Thursday, October 6, 2011

October is National Apple Month


 

 
Some Fun Apple Facts:

  • Apple juice was one of the earliest prescribed anti depressants.
  • Apples are a member of the rose family.
  • It takes about 36 apples to create one gallon of apple cider.
  • The crabapple is the only apple native to North America.
  • Apples float because 25 percent of their volume is air.
  • All apples have five seed pockets, each with a seed.
  • Kathy Wafler Madison created the world's largest apple peel on October 16, 1976, in Rochester, NY. It was 172 feet, 4 inches long. (She was 16 years old at the time and grew up to be a sales manager for an apple tree nursery).

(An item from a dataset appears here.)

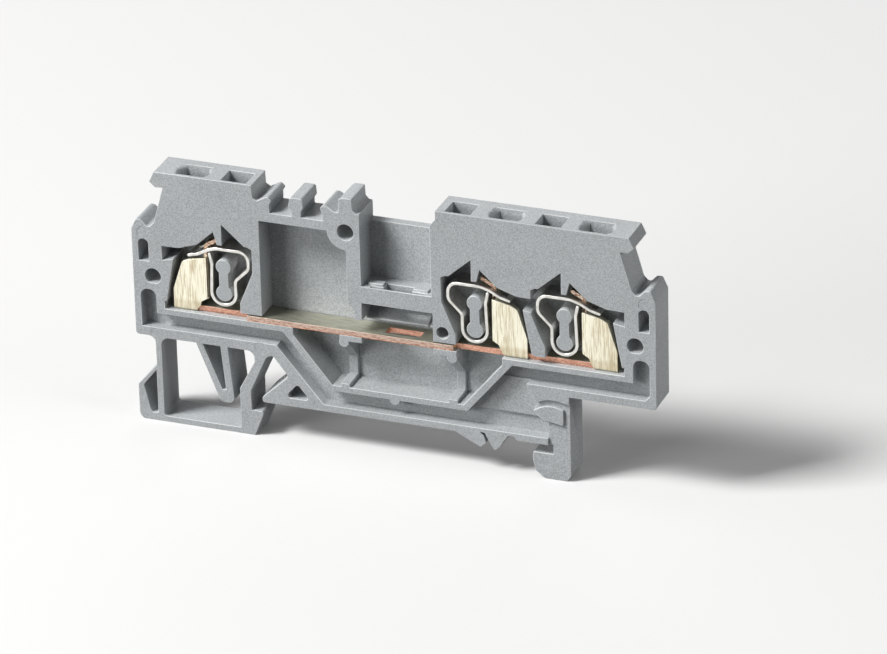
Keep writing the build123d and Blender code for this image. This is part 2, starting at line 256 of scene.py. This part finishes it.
housingLook = {
    "edge": 0.065 * mm,
    "roundAbove": 50,
    "smoothBelow": 38,
    "grey": (0.44, 0.46, 0.47, 1),
    "speckGrey": (0.285, 0.30, 0.305, 1),
    # rounded outer edges are painted lighter: partly whitened plastic, partly a painted highlight
    "edgeWhiteningAndHighlightGrey": (0.60, 0.62, 0.62, 1),
    "edgeWhiteningAndHighlightShare": 0.6,
    "spark": {"perMm": 7.5, "detail": 3.0, "roughness": 0.8},
    "cloud": {"perMm": 0.16, "detail": 2.0},
    "cloudShare": 0.1,
    "speckle": (0.42, 0.58),
    "roughness": 0.43,
    "sparkRoughness": 0.25,
    "textureDepth": 0.02 * mm,
    "textureStrength": 0.6,
    # x, z and radius in mm of the round marks that ejector pins leave on the open side
    "pins": [
        (-29.6, 18.6, 0.75),
        (28.3, 18.45, 0.75),
        (-28.7, 6.66, 0.5),
        (-16.2, 6.57, 0.75),
        (-9.7, 0.63, 0.5),
    ],
    "pinDepth": 0.03 * mm,
    "pinSides": 40,
}


def mouldedGrey(look):
    finish = Finish("mouldedGrey", IOR=1.5)
    spark = finish.grain(**look["spark"])
    cloud = finish.grain(**look["cloud"])
    mottle = spark * (1 - look["cloudShare"]) + cloud * look["cloudShare"]
    colour = mottle.ease(*look["speckle"]).blend(look["speckGrey"], look["grey"])
    # the rounded faces get the lighter grey, partly as whitened plastic and partly as a painted
    # highlight
    colour = (finish.note("rounded") * look["edgeWhiteningAndHighlightShare"]).blend(colour, look["edgeWhiteningAndHighlightGrey"])
    finish.feed(Base_Color=colour, Roughness=spark * look["sparkRoughness"] + look["roughness"])
    finish.feed(Normal=finish.bump(spark, look["textureDepth"], look["textureStrength"]))
    return finish


def geometryTree(name, inputs):
    # The bench of a new geometry tree, and its named inputs.
    tree = bpy.data.node_groups.new(name, "GeometryNodeTree")
    for label, kind in inputs.items():
        tree.interface.new_socket(label, in_out="INPUT", socket_type=kind)
    tree.interface.new_socket("Geometry", in_out="OUTPUT", socket_type="NodeSocketGeometry")
    bench = Bench(tree)
    given = tree.nodes.new("NodeGroupInput")
    return bench, {label: Signal(bench, given.outputs[label]) for label in inputs}


def runTree(piece, bench, values):
    # The piece as the tree makes it, with the tree's named inputs set.
    modifier = piece.modifiers.new(bench.tree.name, "NODES")
    modifier.node_group = bench.tree
    for item in bench.tree.interface.items_tree:
        if item.in_out == "INPUT" and item.name in values:
            modifier[item.identifier] = values[item.name]
    return applied(piece)


def pinPlaces(look):
    # one point for each pin, on the open side, with the pin's radius
    mesh = bpy.data.meshes.new("pinPlaces")
    mesh.from_pydata([(x * mm, lowest.y, z * mm) for x, z, pinRadius in look["pins"]], [], [])
    radii = mesh.attributes.new("pinRadius", "FLOAT", "POINT")
    for place, (x, z, pinRadius) in zip(radii.data, look["pins"]):
        place.value = pinRadius * mm
    places = bpy.data.objects.new("pinCutters", mesh)
    bpy.context.collection.objects.link(places)
    return places


def pinCutters(look, finish):
    # One short round cutter at each point, facing along Y, with half of its height in the housing.
    bench, given = geometryTree("pinCutters", {
        "Geometry": "NodeSocketGeometry",
        "Depth": "NodeSocketFloat",
        "Sides": "NodeSocketInt",
        "Material": "NodeSocketMaterial",
    })
    radius = bench.node("GeometryNodeInputNamedAttribute", {"data_type": "FLOAT"}, {"Name": "pinRadius"})
    size = bench.node("ShaderNodeCombineXYZ", {}, {"X": radius, "Y": radius, "Z": given["Depth"] * 2})
    sockets = {"Vertices": given["Sides"], "Radius": 1.0, "Depth": 1.0}
    disc = bench.node("GeometryNodeMeshCylinder", {}, sockets)
    points = bench.node("GeometryNodeMeshToPoints", {}, {"Mesh": given["Geometry"]})
    turned = bench.node("FunctionNodeEulerToRotation", {}, {"Euler": (math.pi / 2, 0, 0)})
    sockets = {"Points": points, "Instance": disc, "Rotation": turned, "Scale": size}
    placed = bench.node("GeometryNodeInstanceOnPoints", {}, sockets)
    solid = bench.node("GeometryNodeRealizeInstances", {}, {"Geometry": placed})
    sockets = {"Geometry": solid, "Material": given["Material"]}
    painted = bench.node("GeometryNodeSetMaterial", {}, sockets)
    bench.node("NodeGroupOutput", {}, {"Geometry": painted})
    values = {"Depth": look["pinDepth"], "Sides": look["pinSides"], "Material": finish.material}
    return runTree(pinPlaces(look), bench, values)


def sinkPins(piece, cutters):
    sunk = piece.modifiers.new("pins", "BOOLEAN")
    sunk.operation = "DIFFERENCE"
    sunk.solver = "EXACT"
    sunk.object = cutters
    applied(piece)
    bpy.data.objects.remove(cutters)


housingGrey = mouldedGrey(housingLook)
housingShell = mergedCopy("housing", "housingShell")
sinkPins(housingShell, pinCutters(housingLook, housingGrey))
softenEdges(housingShell, housingLook)
smoothShade(housingShell, housingLook)
standFor(housingShell, "housing", housingGrey)
print("housing:", len(housingShell.data.polygons), "faces")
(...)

  • The pilgrims planted the first US apples trees in the Massachusetts Bay Colony.
  • The science of apple growing is called pomology.

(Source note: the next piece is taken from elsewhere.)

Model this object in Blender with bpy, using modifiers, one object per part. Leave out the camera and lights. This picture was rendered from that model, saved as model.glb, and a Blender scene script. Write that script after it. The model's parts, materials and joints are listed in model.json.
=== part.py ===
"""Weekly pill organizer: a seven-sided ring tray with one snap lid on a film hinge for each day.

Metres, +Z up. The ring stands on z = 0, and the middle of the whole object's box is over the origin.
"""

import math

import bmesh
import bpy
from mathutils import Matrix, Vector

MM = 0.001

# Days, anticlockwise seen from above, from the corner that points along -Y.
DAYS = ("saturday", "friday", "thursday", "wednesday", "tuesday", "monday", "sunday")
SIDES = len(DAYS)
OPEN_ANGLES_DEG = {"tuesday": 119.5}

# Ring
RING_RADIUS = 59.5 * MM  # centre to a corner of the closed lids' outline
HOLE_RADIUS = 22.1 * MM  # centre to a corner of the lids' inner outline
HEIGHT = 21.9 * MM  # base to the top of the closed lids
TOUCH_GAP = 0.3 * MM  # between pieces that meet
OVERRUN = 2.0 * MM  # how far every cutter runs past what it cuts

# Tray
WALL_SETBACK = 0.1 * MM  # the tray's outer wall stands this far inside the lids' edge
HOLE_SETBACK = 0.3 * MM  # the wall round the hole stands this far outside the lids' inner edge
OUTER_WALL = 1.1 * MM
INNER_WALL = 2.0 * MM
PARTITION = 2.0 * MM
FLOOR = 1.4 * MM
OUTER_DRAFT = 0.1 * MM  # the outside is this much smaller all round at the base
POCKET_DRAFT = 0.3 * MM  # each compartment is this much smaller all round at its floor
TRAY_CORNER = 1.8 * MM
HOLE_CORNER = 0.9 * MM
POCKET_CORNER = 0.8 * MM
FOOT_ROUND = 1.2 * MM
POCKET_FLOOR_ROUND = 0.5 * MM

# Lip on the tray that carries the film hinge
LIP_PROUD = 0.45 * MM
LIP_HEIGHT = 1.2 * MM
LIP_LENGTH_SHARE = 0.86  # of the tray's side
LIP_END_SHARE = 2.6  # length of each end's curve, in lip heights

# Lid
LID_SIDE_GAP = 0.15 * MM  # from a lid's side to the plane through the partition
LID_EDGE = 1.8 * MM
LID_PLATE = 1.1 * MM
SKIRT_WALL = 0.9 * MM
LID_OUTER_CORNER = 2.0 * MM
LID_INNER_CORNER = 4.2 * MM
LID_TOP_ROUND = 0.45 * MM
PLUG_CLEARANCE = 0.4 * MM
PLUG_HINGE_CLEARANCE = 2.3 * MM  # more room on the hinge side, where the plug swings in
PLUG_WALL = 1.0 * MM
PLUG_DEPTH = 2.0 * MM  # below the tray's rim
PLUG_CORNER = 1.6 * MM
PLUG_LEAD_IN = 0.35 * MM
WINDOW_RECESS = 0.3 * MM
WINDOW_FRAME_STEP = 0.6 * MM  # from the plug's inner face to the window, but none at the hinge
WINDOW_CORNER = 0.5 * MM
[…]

  • Quercetin is found only in the apple skin. The skin also contains more antioxidants and fiber than the flesh.
  • China produces more apples than any other country.

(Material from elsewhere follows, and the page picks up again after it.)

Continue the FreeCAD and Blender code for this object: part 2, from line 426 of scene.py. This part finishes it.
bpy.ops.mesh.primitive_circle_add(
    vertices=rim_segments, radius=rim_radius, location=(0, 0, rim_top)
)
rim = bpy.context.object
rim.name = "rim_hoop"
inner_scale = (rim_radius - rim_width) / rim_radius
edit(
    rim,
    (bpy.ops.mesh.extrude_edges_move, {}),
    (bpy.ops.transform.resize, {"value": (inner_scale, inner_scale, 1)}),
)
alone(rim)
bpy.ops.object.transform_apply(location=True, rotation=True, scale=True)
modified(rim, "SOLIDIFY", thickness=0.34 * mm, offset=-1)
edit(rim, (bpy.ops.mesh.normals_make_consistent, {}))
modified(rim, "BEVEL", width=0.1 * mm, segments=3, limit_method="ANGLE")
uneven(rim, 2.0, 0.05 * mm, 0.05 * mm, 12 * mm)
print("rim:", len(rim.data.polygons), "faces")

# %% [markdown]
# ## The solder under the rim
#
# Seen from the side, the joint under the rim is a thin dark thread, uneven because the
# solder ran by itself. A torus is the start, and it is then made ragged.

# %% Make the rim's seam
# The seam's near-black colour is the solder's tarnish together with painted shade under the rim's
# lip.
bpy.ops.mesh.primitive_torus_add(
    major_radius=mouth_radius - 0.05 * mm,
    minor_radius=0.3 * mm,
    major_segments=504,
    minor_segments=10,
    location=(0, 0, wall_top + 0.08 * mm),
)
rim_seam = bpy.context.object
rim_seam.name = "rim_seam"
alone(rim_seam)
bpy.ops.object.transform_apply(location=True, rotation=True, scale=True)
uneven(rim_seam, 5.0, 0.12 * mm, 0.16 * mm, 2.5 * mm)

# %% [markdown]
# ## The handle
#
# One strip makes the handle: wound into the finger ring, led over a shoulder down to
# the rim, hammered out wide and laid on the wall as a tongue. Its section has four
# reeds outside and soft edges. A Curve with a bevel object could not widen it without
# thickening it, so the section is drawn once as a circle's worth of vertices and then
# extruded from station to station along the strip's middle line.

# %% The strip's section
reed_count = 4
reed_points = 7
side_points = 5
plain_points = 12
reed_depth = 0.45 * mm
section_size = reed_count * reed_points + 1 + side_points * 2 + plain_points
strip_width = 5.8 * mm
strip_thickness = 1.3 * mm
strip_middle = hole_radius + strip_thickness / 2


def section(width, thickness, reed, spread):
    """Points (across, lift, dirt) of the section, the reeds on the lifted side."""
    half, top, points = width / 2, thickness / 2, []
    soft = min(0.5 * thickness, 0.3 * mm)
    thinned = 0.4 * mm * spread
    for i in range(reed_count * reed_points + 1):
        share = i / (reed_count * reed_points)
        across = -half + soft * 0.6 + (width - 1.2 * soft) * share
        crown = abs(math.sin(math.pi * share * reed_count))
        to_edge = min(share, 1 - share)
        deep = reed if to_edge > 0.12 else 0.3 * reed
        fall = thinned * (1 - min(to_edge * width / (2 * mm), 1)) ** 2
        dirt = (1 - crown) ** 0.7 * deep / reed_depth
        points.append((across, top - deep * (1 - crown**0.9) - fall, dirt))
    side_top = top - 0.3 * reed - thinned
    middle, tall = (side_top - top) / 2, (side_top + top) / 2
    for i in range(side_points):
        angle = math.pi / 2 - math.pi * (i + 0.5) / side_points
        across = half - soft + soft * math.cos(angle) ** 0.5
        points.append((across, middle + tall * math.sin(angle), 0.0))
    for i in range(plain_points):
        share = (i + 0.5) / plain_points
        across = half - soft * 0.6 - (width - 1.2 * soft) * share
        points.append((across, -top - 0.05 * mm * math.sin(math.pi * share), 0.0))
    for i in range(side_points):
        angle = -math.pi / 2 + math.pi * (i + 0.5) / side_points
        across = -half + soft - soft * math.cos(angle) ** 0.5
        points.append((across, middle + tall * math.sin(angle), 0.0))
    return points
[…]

  • The apple is the official state fruit of New York, Washington, West Virginia and Rhode Island. It is the official state flower of Michigan.
  • Contrary to popular belief, there is no mention of an apple as the forbidden fruit in the Bible. It is referred to as "fruit from the Tree of Knowledge" with no specification as to which kind of fruit. It was Hugo Van Der Goes who first implicated the apple as the forbidden fruit in his 1470 A.D. painting, The Fall of Man. After that, it became popular to depict the apple as the forbidden fruit.
  • To the Iroquois Indians, the apple tree is the central tree of heaven.
  • An apple blossom has five petals.
  • There are more than 750,000 apple orchards in the state of Washington.
  • In ancient Greece, tossing an apple to a girl was a traditional proposal of marriage; catching it was acceptance.